I’ve known Anthea Turner a little for a long time and am happy she’s about to marry again after her bankrupt ex, Grant Bovey, ran off with a younger blonde. There is something unconquerable about the former Blue Peter star’s belief in love. A blue badge? No, she deserves a silver one.
 
Liz still luscious 
I am in awe of Liz Hurley, 54, who posted a picture reclining on a faux fur rug looking simply sensational in a Versace dress she first wore in her early 30s. Two decades on and she can still fit into it! Crikey, after self-isolation in lockdown, eating fast food — all right, junk food — in my Sweaty Betty stretch leggings, I can’t fit into a designer dress I wore two months ago!
Liz Hurley, 54, poses in a dress she first wore in her early 20s
Liz Hurley, pictured at the 1999 CFDA awards in the same dress
Left: Liz Hurley, 54, poses in a dress she first wore in her early 20s. Right: Liz Hurley, pictured at the 1999 CFDA awards in the same dress
 
She enjoyed eight years as the First Lady married to President Bill Clinton; four years as Secretary of State; she ran for President herself; and she stood by her man after the Monica Lewinsky affair.
A new novel entitled Rodham by the best-selling author Curtis Sittenfeld poses the question: What if Hillary hadn’t married Bill?

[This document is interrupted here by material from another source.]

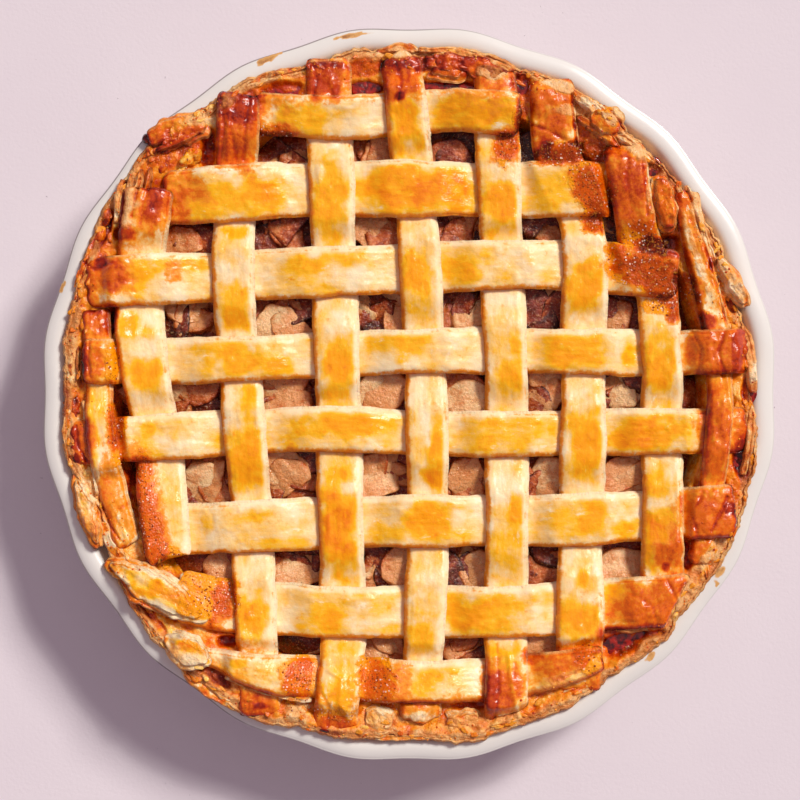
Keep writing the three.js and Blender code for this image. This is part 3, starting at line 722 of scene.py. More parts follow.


# Creases (depth above 0) and ridges (below 0): pixel points, half width, depth, browning and bareness.
# Browning in creases is partly painted shade, and below 0 it is a painted highlight on ridges.
LINES = [
    ([(126, 184), (125, 204), (121, 228)], 0.55, 1.9, 0.5, 0.3),
    ([(142, 181), (138, 200), (134, 218)], 0.5, 1.6, 0.5, 0.3),
    ([(153, 182), (147, 200), (143, 224)], 0.5, 1.0, 0.3, 0),
    ([(134, 184), (131, 204), (128, 226)], 0.8, -0.5, 0, 0.7),
    ([(119, 186), (118, 204), (114, 224)], 0.8, -0.4, 0, 0.8),
    ([(222, 98), (226, 128), (221, 165)], 0.6, 0.8, 0.2, 0),
    ([(237, 104), (233, 134), (239, 168)], 0.5, 0.6, 0.15, 0),
    ([(252, 100), (247, 130), (244, 160)], 0.6, 0.6, 0.2, 0),
    ([(229, 100), (231, 130), (228, 160)], 0.9, -0.5, 0.1, 0),
    ([(571, 96), (573, 120), (576, 146)], 0.5, 1.6, 0.5, 0),
    ([(602, 105), (612, 116), (623, 130)], 0.35, 1.0, 0.6, 0),
    ([(640, 160), (643, 190), (645, 216)], 0.45, 0.8, 0.35, 0),
    ([(647, 162), (649, 190), (650, 214)], 0.8, -0.5, -0.2, 0.8),
    ([(626, 150), (624, 180), (630, 214)], 0.6, 0.5, 0.15, 0),
    ([(668, 180), (672, 205), (680, 232)], 0.45, 0.8, 0.3, 0),
    ([(684, 184), (700, 238), (716, 290), (724, 322)], 0.45, 1.3, 0.45, 0),
    ([(690, 330), (699, 350), (696, 374)], 0.6, 0.6, 0.15, 0),
    ([(722, 332), (715, 352), (722, 376)], 0.6, 0.7, 0.3, 0),
    ([(708, 330), (706, 350), (710, 372)], 0.9, -0.4, 0, 0),
    ([(700, 492), (689, 512), (694, 532)], 0.6, 0.7, 0.15, 0),
    ([(724, 496), (716, 514), (708, 530)], 0.5, 0.9, 0.4, 0),
    ([(712, 488), (704, 508), (702, 528)], 0.9, -0.5, 0, 0),
    ([(664, 578), (675, 600), (667, 624)], 0.6, 0.8, 0.2, 0.3),
    ([(630, 592), (650, 604), (655, 624)], 0.7, 0.4, 0.1, 0),
    ([(508, 652), (511, 682), (518, 714)], 0.9, -0.7, -0.3, 0),
    ([(497, 644), (498, 690), (494, 716)], 0.6, 0.5, 0.25, 0),
    ([(330, 668), (342, 676), (340, 700), (350, 716)], 0.9, -0.8, -0.4, 0),
    ([(322, 690), (330, 706), (328, 724)], 0.6, 0.6, 0.2, 0),
    ([(400, 700), (420, 704), (438, 700)], 0.6, 0.6, 0.2, 0),
    ([(92, 342), (91, 360), (93, 378)], 0.6, 0.7, 0.3, 0),
    ([(78, 426), (80, 446), (88, 460)], 0.6, 0.8, 0.4, 0),
    ([(100, 498), (110, 522), (122, 540)], 0.5, 1.0, 0.3, 0.3),
    ([(112, 500), (122, 520), (130, 540)], 0.8, -0.5, -0.1, 0.2),
    ([(118, 574), (150, 590), (186, 612)], 0.9, -0.6, -0.3, 0.2),
    ([(112, 568), (140, 598), (176, 620)], 0.5, 0.8, 0.4, 0.3),
    ([(150, 586), (162, 592), (180, 594)], 0.5, 0.4, 0.1, 0),
    ([(395, 62), (402, 84), (398, 104)], 0.6, 0.7, 0.3, 0),
    ([(416, 70), (422, 110), (430, 150)], 0.45, 0.3, 0.15, 0.2),
    ([(314, 66), (318, 84), (314, 98)], 0.6, 0.7, 0.2, 0),
    ([(334, 64), (331, 84), (337, 98)], 0.7, -0.5, 0, 0),
    ([(532, 126), (548, 132), (572, 146)], 0.5, 0.8, 0.35, 0),
    ([(546, 92), (560, 112), (566, 138)], 1.2, -0.4, 0, 0.2),
    ([(84, 262), (96, 270), (120, 262)], 0.7, 0.6, 0.3, 0),
    ([(560, 676), (578, 668), (594, 650)], 0.6, 0.6, 0.2, 0.3),
    ([(704, 390), (708, 430), (704, 480)], 0.7, 0.4, 0.1, 0),
    ([(726, 390), (730, 430), (724, 478)], 0.7, -0.4, -0.1, 0.4),
]


def distance_to(x, y, points):
    """Distance in millimetres from each place to a line through pixel points."""
    best = np.full(np.shape(x), np.inf)
    corners = [to_mm(*p) for p in points]
    for (ax, ay), (bx, by) in zip(corners, corners[1:]):
        dx, dy = bx - ax, by - ay
        t = np.clip(((x - ax) * dx + (y - ay) * dy) / (dx * dx + dy * dy), 0, 1)
        best = np.minimum(best, np.hypot(x - ax - t * dx, y - ay - t * dy))
    return best


def line_marks(x, y):
    """How much the creases and ridges lower, brown and bare the dough at a place; the browning is partly
    painted shade in creases and a painted highlight on ridges.
    """
    depth, brown, bare = np.zeros((3, *np.shape(x)))
    wobble = 0.35 * noise(x, y, 0, 3, 50, 2)
    for points, width, deep, browning_shade_and_highlight, bareness in LINES:
        share = np.exp(-(((distance_to(x, y, points) + wobble) / width) ** 2))
        depth += deep * share
        brown += browning_shade_and_highlight * share
        bare = np.maximum(bare, bareness * share)
    return depth, brown, bare


# Slabs of dough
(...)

To which the answer is: Hillary who? 
 
Corona shout-outs
  • To my pal Kerry who queued in his car for half an hour to get a family pack of KFC on the first day they opened, then dropped it on my doorstep. I am ashamed to say I ate nearly all of it.
  • To Prince Charles for celebrating the nation’s ‘new-found love of gardening’ that has bloomed in lockdown. Like me, Chas is a life-long gardener and I’ve had to make do with last year’s plants as nurseries were shut. Now I can hardly contain my excitement about rooting around in them this weekend.
  • A shout down to the hundreds of people who flocked to my local Hampstead Heath to enjoy the sunshine on Thursday when it reached 82f. No nimbyism here. I don’t begrudge sharing this wooded wilderness and its lakes. I just wish they’d take their dog mess — left in bags — beer cans and pizza boxes home.
 
Some of the viewers addicted to the teenage TV series Normal People about angst and young love say they need subtitles to understand the Irish accents of the actors, especially that of County Kildare-born hunk Paul Mescal. Oh do get over yourselves. Most of the sensational six-hour series is just adolescent slobbering, kissing and copulating — understandable in any language.
 
Pop fan's brave note
Yesterday was the third anniversary of the Manchester Arena bombing, which killed 22 mostly young people at a pop concert.
Services were held throughout the city, and the singer Ariana Grande, who was starring at the arena when the bomb went off, said with feeling: ‘Not a day goes past that this doesn’t affect you and all of us still.’
Those words would chime with Freya Lewis, now 17, who lost her best friend Nell Jones in the blast and suffered terrible injuries herself.
‘Nell will forever be with me. I’m at times overwhelmed by grief,’ she says — before adding, with such an uplifting sense of human spirit: ‘But I feel like I’ve had a second chance, I feel more grateful for everything and everyone.
‘My main goal for the rest of my life is to be happy and remember how lucky I am to be here.’